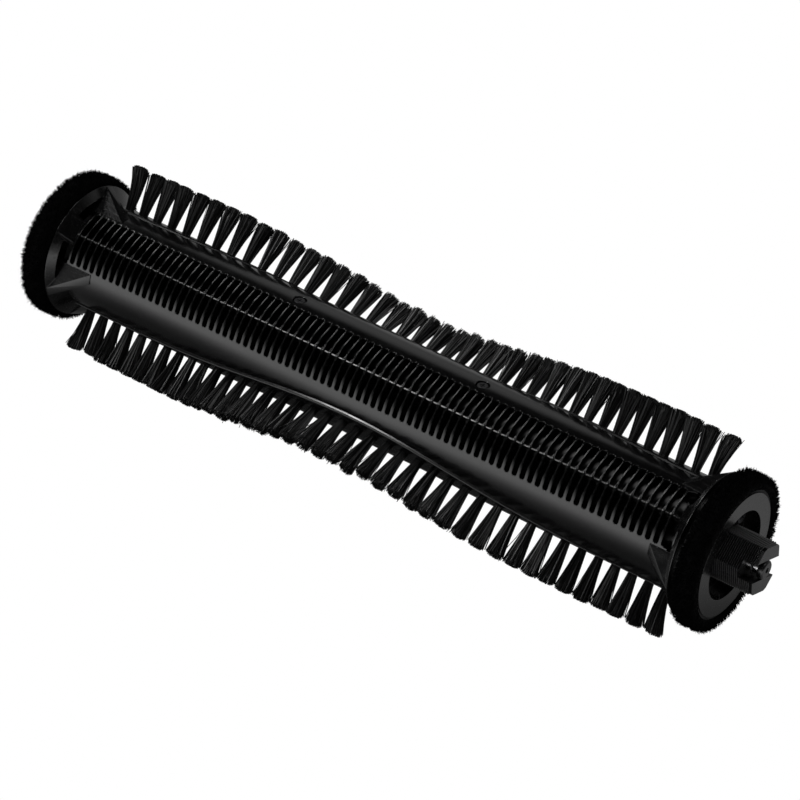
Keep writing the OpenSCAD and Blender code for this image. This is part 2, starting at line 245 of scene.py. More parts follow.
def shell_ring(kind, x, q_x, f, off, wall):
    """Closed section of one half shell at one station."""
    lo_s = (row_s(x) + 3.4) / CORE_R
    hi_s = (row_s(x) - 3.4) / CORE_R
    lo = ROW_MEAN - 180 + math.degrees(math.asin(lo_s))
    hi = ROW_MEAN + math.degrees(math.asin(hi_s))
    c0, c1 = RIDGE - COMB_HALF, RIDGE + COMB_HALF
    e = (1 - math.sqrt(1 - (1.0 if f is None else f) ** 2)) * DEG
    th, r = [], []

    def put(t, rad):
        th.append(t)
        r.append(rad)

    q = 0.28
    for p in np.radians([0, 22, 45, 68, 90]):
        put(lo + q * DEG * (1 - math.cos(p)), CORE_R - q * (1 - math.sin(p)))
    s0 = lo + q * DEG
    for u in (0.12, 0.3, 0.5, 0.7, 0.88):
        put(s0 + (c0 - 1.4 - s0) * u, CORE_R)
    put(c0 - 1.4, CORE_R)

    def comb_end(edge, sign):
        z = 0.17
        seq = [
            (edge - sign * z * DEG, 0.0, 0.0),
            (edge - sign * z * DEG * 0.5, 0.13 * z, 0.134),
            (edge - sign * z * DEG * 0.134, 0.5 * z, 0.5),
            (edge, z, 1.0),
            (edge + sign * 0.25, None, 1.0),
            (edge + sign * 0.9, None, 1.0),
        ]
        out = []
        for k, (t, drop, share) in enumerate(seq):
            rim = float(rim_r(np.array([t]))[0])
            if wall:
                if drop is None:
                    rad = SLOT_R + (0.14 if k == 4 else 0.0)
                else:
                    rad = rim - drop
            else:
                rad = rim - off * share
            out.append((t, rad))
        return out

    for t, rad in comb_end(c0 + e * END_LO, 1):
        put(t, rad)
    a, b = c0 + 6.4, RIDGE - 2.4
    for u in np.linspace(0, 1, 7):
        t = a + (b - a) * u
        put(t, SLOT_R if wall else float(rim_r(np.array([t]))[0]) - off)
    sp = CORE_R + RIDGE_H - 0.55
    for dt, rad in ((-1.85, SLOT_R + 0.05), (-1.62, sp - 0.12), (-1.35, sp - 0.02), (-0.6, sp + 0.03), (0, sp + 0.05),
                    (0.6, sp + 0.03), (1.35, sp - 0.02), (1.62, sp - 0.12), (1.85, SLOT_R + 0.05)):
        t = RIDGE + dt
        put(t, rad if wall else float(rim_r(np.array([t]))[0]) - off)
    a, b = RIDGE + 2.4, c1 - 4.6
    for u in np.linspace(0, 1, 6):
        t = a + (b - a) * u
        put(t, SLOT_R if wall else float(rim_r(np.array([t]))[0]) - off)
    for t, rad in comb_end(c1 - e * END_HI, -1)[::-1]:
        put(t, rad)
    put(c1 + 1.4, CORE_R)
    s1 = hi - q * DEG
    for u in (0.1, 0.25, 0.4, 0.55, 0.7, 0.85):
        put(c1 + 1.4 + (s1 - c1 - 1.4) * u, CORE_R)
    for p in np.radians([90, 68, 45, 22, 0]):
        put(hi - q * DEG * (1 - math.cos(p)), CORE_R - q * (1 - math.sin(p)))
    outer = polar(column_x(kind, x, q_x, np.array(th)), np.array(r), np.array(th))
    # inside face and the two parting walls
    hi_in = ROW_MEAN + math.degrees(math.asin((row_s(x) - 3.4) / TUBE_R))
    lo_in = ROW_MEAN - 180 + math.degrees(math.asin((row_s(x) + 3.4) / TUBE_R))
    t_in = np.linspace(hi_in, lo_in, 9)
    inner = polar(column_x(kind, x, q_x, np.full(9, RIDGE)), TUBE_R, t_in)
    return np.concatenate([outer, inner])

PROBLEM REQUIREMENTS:
Repeat the material above in full, keeping every word.

SOLUTION TO THE EXERCISE:
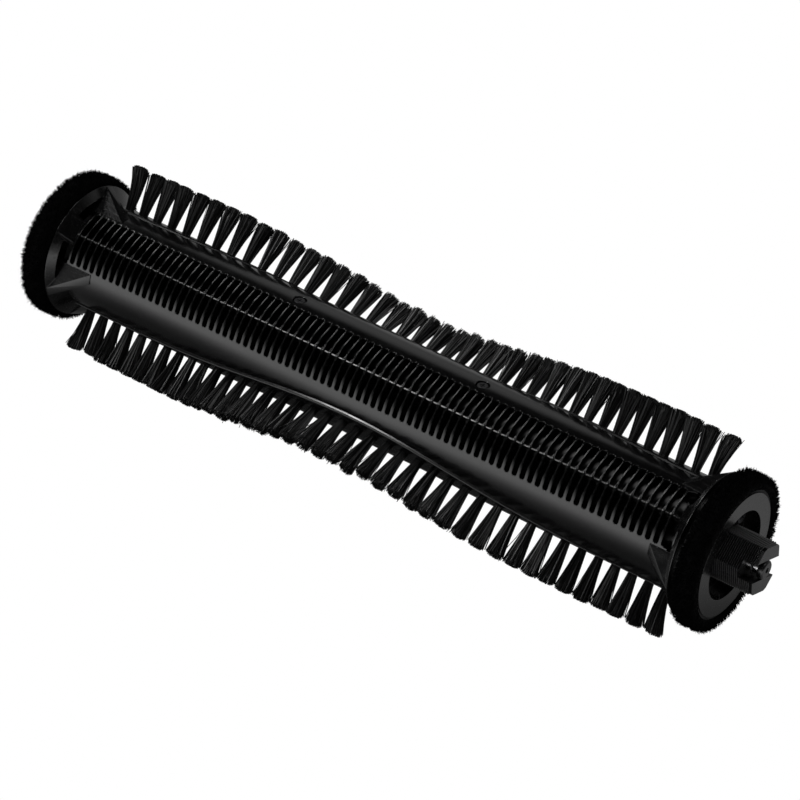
Keep writing the OpenSCAD and Blender code for this image. This is part 2, starting at line 245 of scene.py. More parts follow.
def shell_ring(kind, x, q_x, f, off, wall):
    """Closed section of one half shell at one station."""
    lo_s = (row_s(x) + 3.4) / CORE_R
    hi_s = (row_s(x) - 3.4) / CORE_R
    lo = ROW_MEAN - 180 + math.degrees(math.asin(lo_s))
    hi = ROW_MEAN + math.degrees(math.asin(hi_s))
    c0, c1 = RIDGE - COMB_HALF, RIDGE + COMB_HALF
    e = (1 - math.sqrt(1 - (1.0 if f is None else f) ** 2)) * DEG
    th, r = [], []

    def put(t, rad):
        th.append(t)
        r.append(rad)

    q = 0.28
    for p in np.radians([0, 22, 45, 68, 90]):
        put(lo + q * DEG * (1 - math.cos(p)), CORE_R - q * (1 - math.sin(p)))
    s0 = lo + q * DEG
    for u in (0.12, 0.3, 0.5, 0.7, 0.88):
        put(s0 + (c0 - 1.4 - s0) * u, CORE_R)
    put(c0 - 1.4, CORE_R)

    def comb_end(edge, sign):
        z = 0.17
        seq = [
            (edge - sign * z * DEG, 0.0, 0.0),
            (edge - sign * z * DEG * 0.5, 0.13 * z, 0.134),
            (edge - sign * z * DEG * 0.134, 0.5 * z, 0.5),
            (edge, z, 1.0),
            (edge + sign * 0.25, None, 1.0),
            (edge + sign * 0.9, None, 1.0),
        ]
        out = []
        for k, (t, drop, share) in enumerate(seq):
            rim = float(rim_r(np.array([t]))[0])
            if wall:
                if drop is None:
                    rad = SLOT_R + (0.14 if k == 4 else 0.0)
                else:
                    rad = rim - drop
            else:
                rad = rim - off * share
            out.append((t, rad))
        return out

    for t, rad in comb_end(c0 + e * END_LO, 1):
        put(t, rad)
    a, b = c0 + 6.4, RIDGE - 2.4
    for u in np.linspace(0, 1, 7):
        t = a + (b - a) * u
        put(t, SLOT_R if wall else float(rim_r(np.array([t]))[0]) - off)
    sp = CORE_R + RIDGE_H - 0.55
    for dt, rad in ((-1.85, SLOT_R + 0.05), (-1.62, sp - 0.12), (-1.35, sp - 0.02), (-0.6, sp + 0.03), (0, sp + 0.05),
                    (0.6, sp + 0.03), (1.35, sp - 0.02), (1.62, sp - 0.12), (1.85, SLOT_R + 0.05)):
        t = RIDGE + dt
        put(t, rad if wall else float(rim_r(np.array([t]))[0]) - off)
    a, b = RIDGE + 2.4, c1 - 4.6
    for u in np.linspace(0, 1, 6):
        t = a + (b - a) * u
        put(t, SLOT_R if wall else float(rim_r(np.array([t]))[0]) - off)
    for t, rad in comb_end(c1 - e * END_HI, -1)[::-1]:
        put(t, rad)
    put(c1 + 1.4, CORE_R)
    s1 = hi - q * DEG
    for u in (0.1, 0.25, 0.4, 0.55, 0.7, 0.85):
        put(c1 + 1.4 + (s1 - c1 - 1.4) * u, CORE_R)
    for p in np.radians([90, 68, 45, 22, 0]):
        put(hi - q * DEG * (1 - math.cos(p)), CORE_R - q * (1 - math.sin(p)))
    outer = polar(column_x(kind, x, q_x, np.array(th)), np.array(r), np.array(th))
    # inside face and the two parting walls
    hi_in = ROW_MEAN + math.degrees(math.asin((row_s(x) - 3.4) / TUBE_R))
    lo_in = ROW_MEAN - 180 + math.degrees(math.asin((row_s(x) + 3.4) / TUBE_R))
    t_in = np.linspace(hi_in, lo_in, 9)
    inner = polar(column_x(kind, x, q_x, np.full(9, RIDGE)), TUBE_R, t_in)
    return np.concatenate([outer, inner])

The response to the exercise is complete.